-- START Material supplied --

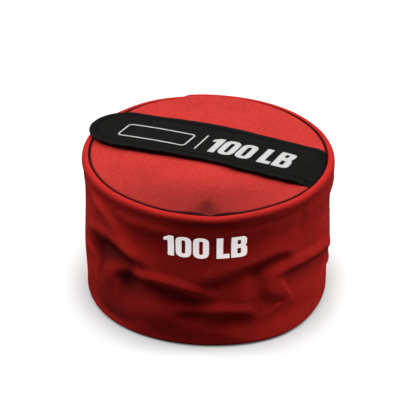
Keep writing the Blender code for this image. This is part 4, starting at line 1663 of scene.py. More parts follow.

-- END Material supplied --
-- START Material supplied --

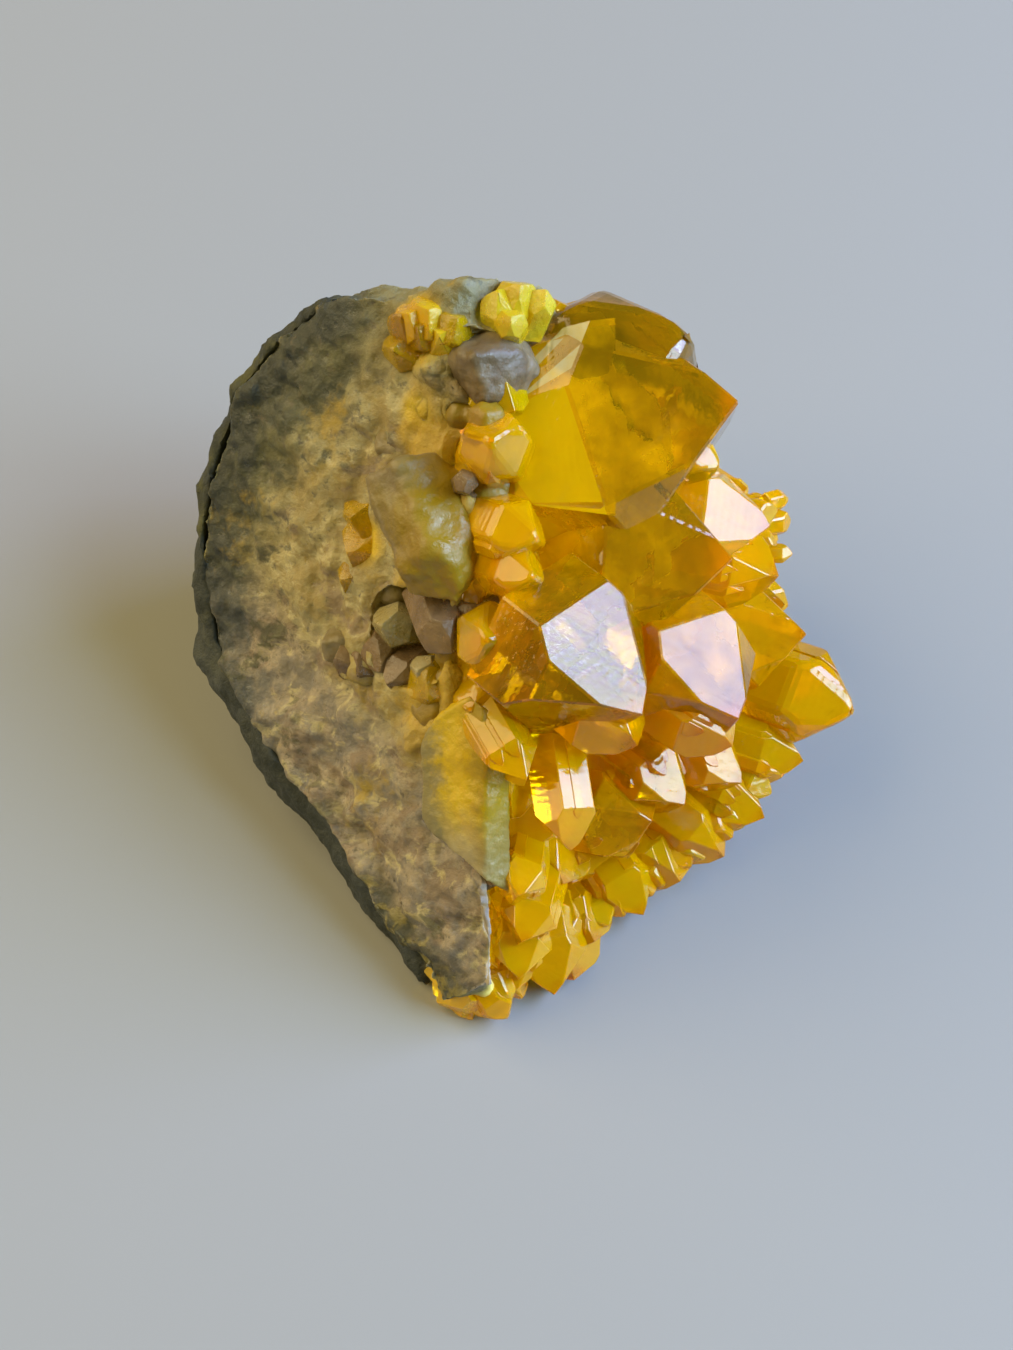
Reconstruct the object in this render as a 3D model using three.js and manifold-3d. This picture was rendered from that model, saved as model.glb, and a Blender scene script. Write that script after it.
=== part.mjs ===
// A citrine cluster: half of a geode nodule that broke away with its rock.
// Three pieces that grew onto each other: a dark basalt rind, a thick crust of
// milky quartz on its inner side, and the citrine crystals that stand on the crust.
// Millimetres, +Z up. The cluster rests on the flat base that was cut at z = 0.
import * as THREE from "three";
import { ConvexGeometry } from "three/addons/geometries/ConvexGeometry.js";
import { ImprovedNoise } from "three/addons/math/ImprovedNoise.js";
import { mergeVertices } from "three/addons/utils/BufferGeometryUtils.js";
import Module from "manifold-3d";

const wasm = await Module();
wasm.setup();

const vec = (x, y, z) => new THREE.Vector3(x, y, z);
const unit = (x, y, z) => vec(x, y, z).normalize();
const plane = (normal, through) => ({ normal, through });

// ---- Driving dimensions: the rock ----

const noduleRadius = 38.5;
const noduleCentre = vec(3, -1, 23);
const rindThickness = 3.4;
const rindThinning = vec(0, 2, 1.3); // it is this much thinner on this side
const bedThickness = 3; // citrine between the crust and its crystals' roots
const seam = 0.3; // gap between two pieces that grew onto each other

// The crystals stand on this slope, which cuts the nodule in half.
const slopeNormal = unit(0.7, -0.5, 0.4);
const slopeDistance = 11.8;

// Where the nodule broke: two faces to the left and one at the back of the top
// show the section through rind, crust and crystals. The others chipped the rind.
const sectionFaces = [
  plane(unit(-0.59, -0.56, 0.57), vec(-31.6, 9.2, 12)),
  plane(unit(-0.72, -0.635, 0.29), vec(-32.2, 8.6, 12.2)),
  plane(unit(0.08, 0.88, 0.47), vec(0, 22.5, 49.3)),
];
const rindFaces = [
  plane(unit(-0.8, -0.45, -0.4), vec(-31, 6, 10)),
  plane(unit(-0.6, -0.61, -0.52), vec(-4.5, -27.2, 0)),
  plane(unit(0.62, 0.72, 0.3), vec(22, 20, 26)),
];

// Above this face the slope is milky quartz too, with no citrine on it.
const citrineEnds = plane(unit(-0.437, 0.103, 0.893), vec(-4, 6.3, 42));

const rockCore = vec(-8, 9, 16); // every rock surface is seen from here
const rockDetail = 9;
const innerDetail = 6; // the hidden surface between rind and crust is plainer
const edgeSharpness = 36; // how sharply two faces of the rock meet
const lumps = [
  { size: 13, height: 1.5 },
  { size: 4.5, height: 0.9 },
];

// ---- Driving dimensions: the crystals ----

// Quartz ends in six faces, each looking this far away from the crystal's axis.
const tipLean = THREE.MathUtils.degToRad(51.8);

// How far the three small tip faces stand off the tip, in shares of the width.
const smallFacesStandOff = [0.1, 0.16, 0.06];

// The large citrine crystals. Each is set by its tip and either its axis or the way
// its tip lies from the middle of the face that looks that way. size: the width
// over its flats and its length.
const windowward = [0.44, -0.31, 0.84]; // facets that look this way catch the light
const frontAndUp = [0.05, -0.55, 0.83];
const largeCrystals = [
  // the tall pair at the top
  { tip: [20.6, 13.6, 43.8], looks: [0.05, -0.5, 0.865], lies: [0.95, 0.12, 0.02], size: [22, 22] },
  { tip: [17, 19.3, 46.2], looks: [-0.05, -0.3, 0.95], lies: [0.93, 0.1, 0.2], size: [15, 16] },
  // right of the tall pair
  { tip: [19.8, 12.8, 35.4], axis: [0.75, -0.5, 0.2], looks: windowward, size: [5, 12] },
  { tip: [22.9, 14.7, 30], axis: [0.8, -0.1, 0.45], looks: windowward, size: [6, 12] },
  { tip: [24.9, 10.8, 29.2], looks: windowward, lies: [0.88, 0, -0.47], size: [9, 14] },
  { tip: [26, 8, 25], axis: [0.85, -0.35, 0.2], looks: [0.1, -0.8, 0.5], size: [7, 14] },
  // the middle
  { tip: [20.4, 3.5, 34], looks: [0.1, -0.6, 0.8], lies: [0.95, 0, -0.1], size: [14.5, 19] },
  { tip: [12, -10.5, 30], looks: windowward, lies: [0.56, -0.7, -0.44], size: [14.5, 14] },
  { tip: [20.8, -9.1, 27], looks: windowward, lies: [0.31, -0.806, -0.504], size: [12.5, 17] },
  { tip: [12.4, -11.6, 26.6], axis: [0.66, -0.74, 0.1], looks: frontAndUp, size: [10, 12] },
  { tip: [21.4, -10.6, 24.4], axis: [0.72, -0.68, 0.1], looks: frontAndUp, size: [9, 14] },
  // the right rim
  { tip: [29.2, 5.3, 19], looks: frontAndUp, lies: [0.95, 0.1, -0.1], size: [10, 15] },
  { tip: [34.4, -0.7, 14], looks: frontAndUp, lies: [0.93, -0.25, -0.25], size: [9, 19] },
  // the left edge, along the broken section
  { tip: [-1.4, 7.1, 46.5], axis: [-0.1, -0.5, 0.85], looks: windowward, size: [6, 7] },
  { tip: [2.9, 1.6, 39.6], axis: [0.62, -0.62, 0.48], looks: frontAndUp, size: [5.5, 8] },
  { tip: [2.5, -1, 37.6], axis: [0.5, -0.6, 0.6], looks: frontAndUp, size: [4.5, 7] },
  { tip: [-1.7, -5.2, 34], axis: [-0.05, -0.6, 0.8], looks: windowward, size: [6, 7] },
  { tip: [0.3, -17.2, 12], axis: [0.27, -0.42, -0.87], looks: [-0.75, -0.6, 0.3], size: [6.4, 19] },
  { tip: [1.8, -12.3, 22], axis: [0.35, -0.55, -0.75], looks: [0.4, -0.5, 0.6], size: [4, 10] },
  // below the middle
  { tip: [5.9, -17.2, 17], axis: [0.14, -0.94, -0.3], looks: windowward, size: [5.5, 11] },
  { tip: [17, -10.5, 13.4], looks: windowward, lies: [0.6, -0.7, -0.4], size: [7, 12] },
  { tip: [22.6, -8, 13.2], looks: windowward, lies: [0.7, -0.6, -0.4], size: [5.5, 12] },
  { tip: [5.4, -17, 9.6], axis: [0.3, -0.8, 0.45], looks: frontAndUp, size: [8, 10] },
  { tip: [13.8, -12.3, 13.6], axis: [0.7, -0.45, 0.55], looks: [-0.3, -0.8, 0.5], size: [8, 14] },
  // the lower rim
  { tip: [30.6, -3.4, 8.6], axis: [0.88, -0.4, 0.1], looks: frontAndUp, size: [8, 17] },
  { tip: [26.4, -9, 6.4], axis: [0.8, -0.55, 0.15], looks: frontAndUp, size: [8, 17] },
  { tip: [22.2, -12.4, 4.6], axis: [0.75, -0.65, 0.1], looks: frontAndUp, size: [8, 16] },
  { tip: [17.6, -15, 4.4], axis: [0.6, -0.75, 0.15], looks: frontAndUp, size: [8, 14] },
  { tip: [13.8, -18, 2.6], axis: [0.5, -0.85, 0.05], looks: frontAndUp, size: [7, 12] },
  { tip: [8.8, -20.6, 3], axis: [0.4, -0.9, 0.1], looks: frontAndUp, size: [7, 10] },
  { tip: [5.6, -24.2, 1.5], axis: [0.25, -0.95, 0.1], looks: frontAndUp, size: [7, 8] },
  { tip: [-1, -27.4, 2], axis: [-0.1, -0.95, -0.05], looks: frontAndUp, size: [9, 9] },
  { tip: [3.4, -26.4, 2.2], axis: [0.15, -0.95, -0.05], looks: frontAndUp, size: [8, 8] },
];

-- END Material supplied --
-- START Material supplied --

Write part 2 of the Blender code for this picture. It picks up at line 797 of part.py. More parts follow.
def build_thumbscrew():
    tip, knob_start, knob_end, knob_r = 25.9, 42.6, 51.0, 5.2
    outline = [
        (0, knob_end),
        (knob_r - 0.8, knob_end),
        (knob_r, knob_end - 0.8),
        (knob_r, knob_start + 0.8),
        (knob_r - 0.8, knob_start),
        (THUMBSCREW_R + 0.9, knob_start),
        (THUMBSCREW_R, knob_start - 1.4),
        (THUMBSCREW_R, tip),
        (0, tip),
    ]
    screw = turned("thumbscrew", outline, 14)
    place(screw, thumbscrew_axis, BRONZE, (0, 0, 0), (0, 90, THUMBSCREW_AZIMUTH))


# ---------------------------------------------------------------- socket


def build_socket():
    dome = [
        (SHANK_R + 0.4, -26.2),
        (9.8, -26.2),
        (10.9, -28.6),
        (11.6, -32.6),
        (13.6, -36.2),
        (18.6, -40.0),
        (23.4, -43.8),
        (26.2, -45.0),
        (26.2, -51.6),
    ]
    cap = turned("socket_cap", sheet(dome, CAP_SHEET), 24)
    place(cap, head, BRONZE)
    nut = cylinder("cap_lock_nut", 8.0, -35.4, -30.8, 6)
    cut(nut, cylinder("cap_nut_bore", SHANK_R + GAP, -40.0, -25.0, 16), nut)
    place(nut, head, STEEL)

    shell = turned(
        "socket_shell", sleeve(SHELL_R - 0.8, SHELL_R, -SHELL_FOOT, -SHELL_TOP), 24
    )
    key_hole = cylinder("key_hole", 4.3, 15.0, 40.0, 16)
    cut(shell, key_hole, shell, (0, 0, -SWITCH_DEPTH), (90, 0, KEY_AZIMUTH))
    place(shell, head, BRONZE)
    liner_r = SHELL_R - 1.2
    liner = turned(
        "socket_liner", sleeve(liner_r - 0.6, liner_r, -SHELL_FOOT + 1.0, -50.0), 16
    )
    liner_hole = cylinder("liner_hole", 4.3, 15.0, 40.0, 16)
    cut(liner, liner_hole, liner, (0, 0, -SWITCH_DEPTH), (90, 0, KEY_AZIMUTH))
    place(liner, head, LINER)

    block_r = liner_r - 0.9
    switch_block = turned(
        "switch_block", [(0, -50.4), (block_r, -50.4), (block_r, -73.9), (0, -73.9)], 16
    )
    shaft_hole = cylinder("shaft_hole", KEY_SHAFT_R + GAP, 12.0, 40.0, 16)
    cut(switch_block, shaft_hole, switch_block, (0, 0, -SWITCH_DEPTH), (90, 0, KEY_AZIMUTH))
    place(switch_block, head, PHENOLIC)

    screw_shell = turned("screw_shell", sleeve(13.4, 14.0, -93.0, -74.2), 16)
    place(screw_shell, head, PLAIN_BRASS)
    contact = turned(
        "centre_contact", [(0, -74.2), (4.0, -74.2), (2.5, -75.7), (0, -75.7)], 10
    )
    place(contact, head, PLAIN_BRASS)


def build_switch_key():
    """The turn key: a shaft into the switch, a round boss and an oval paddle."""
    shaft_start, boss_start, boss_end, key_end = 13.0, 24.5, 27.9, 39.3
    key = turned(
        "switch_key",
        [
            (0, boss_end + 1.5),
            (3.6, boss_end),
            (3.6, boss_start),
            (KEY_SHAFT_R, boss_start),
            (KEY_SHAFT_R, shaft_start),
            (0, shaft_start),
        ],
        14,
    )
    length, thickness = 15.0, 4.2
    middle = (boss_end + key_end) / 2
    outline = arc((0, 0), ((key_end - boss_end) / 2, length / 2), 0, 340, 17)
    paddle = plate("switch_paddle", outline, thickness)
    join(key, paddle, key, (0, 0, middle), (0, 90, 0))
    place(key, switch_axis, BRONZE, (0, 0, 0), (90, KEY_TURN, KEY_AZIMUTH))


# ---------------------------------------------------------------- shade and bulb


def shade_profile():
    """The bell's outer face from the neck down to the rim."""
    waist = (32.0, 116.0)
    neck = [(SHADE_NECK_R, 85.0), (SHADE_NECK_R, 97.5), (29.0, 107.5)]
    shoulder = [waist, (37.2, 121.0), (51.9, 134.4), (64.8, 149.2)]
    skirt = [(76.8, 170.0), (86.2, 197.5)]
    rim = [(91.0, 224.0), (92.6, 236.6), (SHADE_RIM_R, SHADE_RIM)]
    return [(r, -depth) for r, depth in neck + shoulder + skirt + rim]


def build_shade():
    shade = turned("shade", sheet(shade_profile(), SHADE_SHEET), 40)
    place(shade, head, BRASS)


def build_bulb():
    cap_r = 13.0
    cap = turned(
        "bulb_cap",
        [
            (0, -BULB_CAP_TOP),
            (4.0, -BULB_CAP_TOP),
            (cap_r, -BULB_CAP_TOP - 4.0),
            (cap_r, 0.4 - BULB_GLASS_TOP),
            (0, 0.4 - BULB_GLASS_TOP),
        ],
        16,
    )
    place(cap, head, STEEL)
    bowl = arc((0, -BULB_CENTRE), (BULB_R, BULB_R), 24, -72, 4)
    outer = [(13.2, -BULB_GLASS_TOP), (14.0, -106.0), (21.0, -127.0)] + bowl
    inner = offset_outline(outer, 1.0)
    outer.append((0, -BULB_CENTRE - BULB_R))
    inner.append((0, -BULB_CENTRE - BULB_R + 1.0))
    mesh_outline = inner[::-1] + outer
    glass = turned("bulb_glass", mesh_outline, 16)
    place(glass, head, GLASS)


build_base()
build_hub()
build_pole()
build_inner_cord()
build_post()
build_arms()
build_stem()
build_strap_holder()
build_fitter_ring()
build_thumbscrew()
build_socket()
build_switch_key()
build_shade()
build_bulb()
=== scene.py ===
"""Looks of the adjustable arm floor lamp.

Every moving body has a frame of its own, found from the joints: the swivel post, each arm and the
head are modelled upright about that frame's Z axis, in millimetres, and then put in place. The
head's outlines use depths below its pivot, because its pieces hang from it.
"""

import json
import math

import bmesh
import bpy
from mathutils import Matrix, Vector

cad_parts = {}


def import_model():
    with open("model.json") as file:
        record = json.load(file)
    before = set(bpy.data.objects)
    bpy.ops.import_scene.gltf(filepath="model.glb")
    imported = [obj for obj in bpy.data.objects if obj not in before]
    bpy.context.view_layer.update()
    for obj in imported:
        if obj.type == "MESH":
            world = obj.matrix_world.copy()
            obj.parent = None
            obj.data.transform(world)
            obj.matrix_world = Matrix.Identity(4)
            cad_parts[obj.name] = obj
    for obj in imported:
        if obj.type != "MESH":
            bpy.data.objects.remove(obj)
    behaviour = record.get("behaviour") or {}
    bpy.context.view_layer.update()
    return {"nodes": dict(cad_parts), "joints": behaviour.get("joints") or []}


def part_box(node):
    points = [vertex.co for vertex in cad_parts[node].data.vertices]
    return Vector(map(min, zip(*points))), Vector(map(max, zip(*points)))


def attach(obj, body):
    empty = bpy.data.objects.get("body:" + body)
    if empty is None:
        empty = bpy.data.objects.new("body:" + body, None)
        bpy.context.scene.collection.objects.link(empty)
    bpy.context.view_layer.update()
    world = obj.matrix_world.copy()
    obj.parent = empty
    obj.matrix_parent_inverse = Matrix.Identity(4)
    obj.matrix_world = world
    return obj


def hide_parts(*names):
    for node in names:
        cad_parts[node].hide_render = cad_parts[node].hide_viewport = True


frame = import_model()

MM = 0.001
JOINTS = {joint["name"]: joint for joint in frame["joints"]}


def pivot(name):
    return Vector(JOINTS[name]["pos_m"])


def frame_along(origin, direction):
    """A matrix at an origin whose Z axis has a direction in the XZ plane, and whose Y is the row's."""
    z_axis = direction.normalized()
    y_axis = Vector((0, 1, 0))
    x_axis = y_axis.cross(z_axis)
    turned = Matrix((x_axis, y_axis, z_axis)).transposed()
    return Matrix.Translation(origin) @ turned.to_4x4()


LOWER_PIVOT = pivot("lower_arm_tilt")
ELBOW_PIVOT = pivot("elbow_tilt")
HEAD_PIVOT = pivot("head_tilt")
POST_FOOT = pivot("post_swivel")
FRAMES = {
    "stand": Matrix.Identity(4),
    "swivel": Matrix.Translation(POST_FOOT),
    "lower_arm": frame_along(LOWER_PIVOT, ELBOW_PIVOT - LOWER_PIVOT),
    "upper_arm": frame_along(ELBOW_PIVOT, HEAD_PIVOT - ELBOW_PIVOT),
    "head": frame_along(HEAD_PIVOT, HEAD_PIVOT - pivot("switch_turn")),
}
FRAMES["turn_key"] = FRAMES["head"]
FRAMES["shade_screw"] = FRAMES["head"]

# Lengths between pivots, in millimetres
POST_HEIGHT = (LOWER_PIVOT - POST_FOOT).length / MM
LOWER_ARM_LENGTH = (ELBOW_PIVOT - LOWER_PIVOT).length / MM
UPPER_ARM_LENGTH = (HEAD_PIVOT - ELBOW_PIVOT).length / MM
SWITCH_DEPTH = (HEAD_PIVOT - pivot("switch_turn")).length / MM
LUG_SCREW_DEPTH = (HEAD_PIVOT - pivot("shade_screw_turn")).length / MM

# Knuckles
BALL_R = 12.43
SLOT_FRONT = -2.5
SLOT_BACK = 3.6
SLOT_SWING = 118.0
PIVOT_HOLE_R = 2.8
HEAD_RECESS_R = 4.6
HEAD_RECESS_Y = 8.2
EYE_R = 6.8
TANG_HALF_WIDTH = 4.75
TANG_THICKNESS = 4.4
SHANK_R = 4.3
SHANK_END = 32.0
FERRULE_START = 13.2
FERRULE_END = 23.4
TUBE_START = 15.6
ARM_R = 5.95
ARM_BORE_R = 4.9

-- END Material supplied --

Aim of the task:
In the listing above, find the line containing "Reconstruct the object" and the line containing "const plane = (normal, through)", then repeat those two lines and everything between them exactly.

Result of the task:
Reconstruct the object in this render as a 3D model using three.js and manifold-3d. This picture was rendered from that model, saved as model.glb, and a Blender scene script. Write that script after it.
=== part.mjs ===
// A citrine cluster: half of a geode nodule that broke away with its rock.
// Three pieces that grew onto each other: a dark basalt rind, a thick crust of
// milky quartz on its inner side, and the citrine crystals that stand on the crust.
// Millimetres, +Z up. The cluster rests on the flat base that was cut at z = 0.
import * as THREE from "three";
import { ConvexGeometry } from "three/addons/geometries/ConvexGeometry.js";
import { ImprovedNoise } from "three/addons/math/ImprovedNoise.js";
import { mergeVertices } from "three/addons/utils/BufferGeometryUtils.js";
import Module from "manifold-3d";

const wasm = await Module();
wasm.setup();

const vec = (x, y, z) => new THREE.Vector3(x, y, z);
const unit = (x, y, z) => vec(x, y, z).normalize();
const plane = (normal, through) => ({ normal, through });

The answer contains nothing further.